By
Fred Altvater on Saturday, September 20
th 2014
The Royal & Ancient Golf Club voted overwhelmingly to allow women members into the 260-year-old club. Nearly 75% of the 2,400 male members took part in the historic vote and women were accepted by a landslide 85% of the tally.
Peter Dawson, secretary of the Royal & Ancient Golf Club, announced that several women would be admitted in the very near future and not be put on the long waiting list of prospective members.
Augusta National Golf Club, home of the Masters, discarded their men-only membership policy in 2012 and added two women members to that hallowed institution. That move seemed to pave the way for another of golf’s male bastions, the Royal & Ancient Golf Club, to flow with the times and allow female members.
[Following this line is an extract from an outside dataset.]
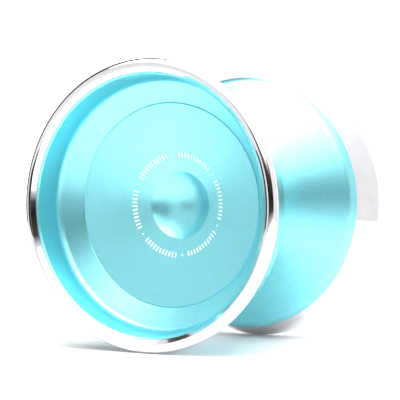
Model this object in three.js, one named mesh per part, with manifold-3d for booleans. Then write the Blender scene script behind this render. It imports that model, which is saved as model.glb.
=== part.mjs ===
// A modern two-metal yo-yo: two aluminium halves with polished steel rim rings, screwed together
// on a set-screw axle, with a shielded ball bearing in the string gap between them.
// Millimetres. Y is the spin axis, +Z is up and the origin is the centre of the bearing.
import * as THREE from 'three';
import { mergeVertices } from 'three/addons/utils/BufferGeometryUtils.js';
import Module from 'manifold-3d';

const wasm = await Module();
wasm.setup();

// Whole object
const OVERALL_DIAMETER = 55;
const OVERALL_WIDTH = 46;
const STRING_GAP = 4.6;
const FIT_GAP = 0.05;
const FACE_GAP = 0.04;

// Rim ring: a lip that slopes up to a narrow land at the crest, a rounded outer corner,
// then a band that tapers towards the string gap
const RING_INNER_RADIUS = 25;
const CREST_RADIUS = 26.1;
const CREST_LAND = 0.3;
const LIP_RISE = 0.7;
const RING_DEPTH = 7.7;
const BAND_ANGLE = THREE.MathUtils.degToRad(18);

// Cup, measured as depth below the body's own edge
const LIP_CHAMFER = 0.4;
const CUP_WALL_RADIUS = 24.05;
const CUP_FILLET_RADIUS = 2.1;
const OUTER_CONE_ANGLE = THREE.MathUtils.degToRad(30);
const GROOVE_RADIUS = 19.5;
const GROOVE_DEPTH = 8.5;
const GROOVE_WIDTH = 0.24;
const GROOVE_CUT = 0.16;
const DIMPLE_RADIUS = 6.45;
const DIMPLE_EDGE_DEPTH = 12.4;
const DIMPLE_EDGE_ANGLE = THREE.MathUtils.degToRad(35);

// Catch zone: hub wall, then a long straight flank that bends into the rim band
const FLANK_ANGLE = THREE.MathUtils.degToRad(63);
const FLANK_BEND_RADIUS = 3.2;
const HUB_WALL_ANGLE = THREE.MathUtils.degToRad(24);
const HUB_RADIUS = 10.25;
const HUB_BEND_RADIUS = 3;
const HUB_EDGE_RADIUS = 0.35;

// Response pad in its groove
const PAD_INNER_RADIUS = 7.1;
const PAD_OUTER_RADIUS = 9.5;
const PAD_THICKNESS = 1.3;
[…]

The R&A, which oversees the Open Championship, as well as, other international golf tournaments, was born from the Royal & Ancient Golf Club in 2004. The R&A, along with the United States Golf Association (USGA), are the rules-making bodies for the world of golf.
The R&A has been coming under pressure in recent years from tournament sponsors and media to discontinue holding the Open Championship at golf clubs in the United Kingdom that are not open to women members.
When the Ricoh Women’s British Open was held at St. Andrews in 2013, the club had to make an exception to allow the women access to the club and locker room.
As women have become equal partners in business, as well as, in the home, old traditions are rewritten, probably for the better.